All over the world, we see companies catapulting to exciting new heights by using data in innovative new ways. Ultimately, taking steps to become data-driven.
It’s true that data scientists can uncover some unremarkable insights. With the right data, and some really cool mathematics, they can run an array of analytical techniques and produce findings that the human eye would never be able to identify; even with the latest version of Excel.
And here’s the problem:
In many companies, there’s a divide between the cool cats who make the big, million-dollar business decisions, and the data experts at the coal-face; crunching the info.
“…the majority of data analysis is performed by tech-savvy nerds; people who are great at understanding data, but not necessarily at translating the data into business speak or giving it organisational relevance.”
The 5 steps you can take to become data-driven:
1. Make data accessible
It’s important to democratise your data. Break down the notion that big data is only accessible by your technical team and make it available to everyone but in a smart way. Aggregate your data into a central repository and invest time and effort in making it easy to use and interpret by everyone across your business.
2. Use the right tools
To interpret data, your people need the right tools. Make this real by providing it the support it needs:
- Open up data in a user friendly way
- Give the right tools to the right people
- Teach everyone how to access the big data
The fear in doing this, unleashing the whole organisation on to the big data platform, will result in hundreds and thousands of dashboards and visualisations that no one looks at or even needs.
But hasn’t that been the case with Excel or even MS Access for the past 20 years? How many results would you get if you searched for “Book1.xls” on your server?
But it’s only a reflection of the business’ desire to explore the data they have available to find something that’s not in a standard report. And this is the exact point of making your big data available to everyone.
Let them explore in their own way but using a much better environment, one that not only gives them the right data and the right methods but also allows them to share and collaborate. An impossible task, regardless of how many Book1.xls you have but much more probable with a proper data environment.
3. Get everyone talking
Within any organisation, the people with the best analytical skills often struggle to provide real value, unless they know what real value looks like. Encouraging everyone to work together and discuss what’s important for the business can certainly help data scientists understand what to look for.
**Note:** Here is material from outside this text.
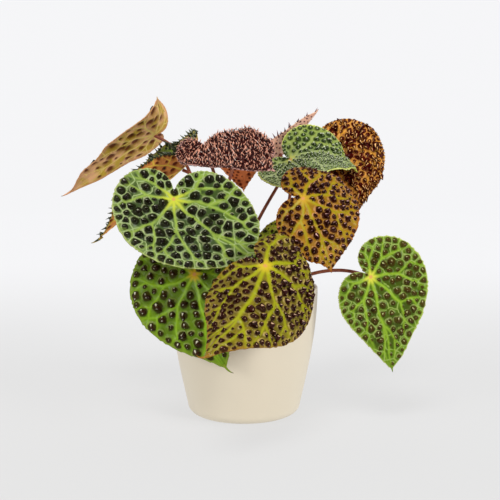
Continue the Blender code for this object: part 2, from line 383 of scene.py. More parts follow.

A secondary benefit is the process of articulation. When decision makers are required to describe challenges, they may sometimes be forced to think about issues in a different way, which can uncover a whole raft of possibilities. As such, conversations can change. Legacy discussions, shackled to the old way of thinking, can fade away, and new questions and thought processes can emerge.
4. Question the need for existing reports
While most companies today have some sort of reporting framework in place, it’s smart to regularly challenge the framework. Also, ensuring that the reports are adding value and not simply being completed for reporting’s sake.
When you review your existing reports, you’ll typically find that some will stand the test of time. Others will require more of a deep-dive interrogation. And some will quickly stand out as “we do this because this is the way we’ve always done it” reports. Set these reports free, and focus on using data to fine-tune the reports that add the most value.
5. Share the love
As the big data landscape continues to evolve, businesses need to break down the notion that big data is only for the tech-savvy or key decision makers – and deliver it to the entire workforce. Already, we’re seeing a level of data analytics expertise becoming a pre-requisite for all kinds of professional positions.
The sole purpose of data analytics is to uncover new insights that provide value to the business as a whole. These insights can be new, inventive, and unlikely to have been seen by anyone in the business before. Sharing these insights into steps to become data-driven can help change how everyone in your business views big data. And you can then sit back and wait for the snowball effect to take hold.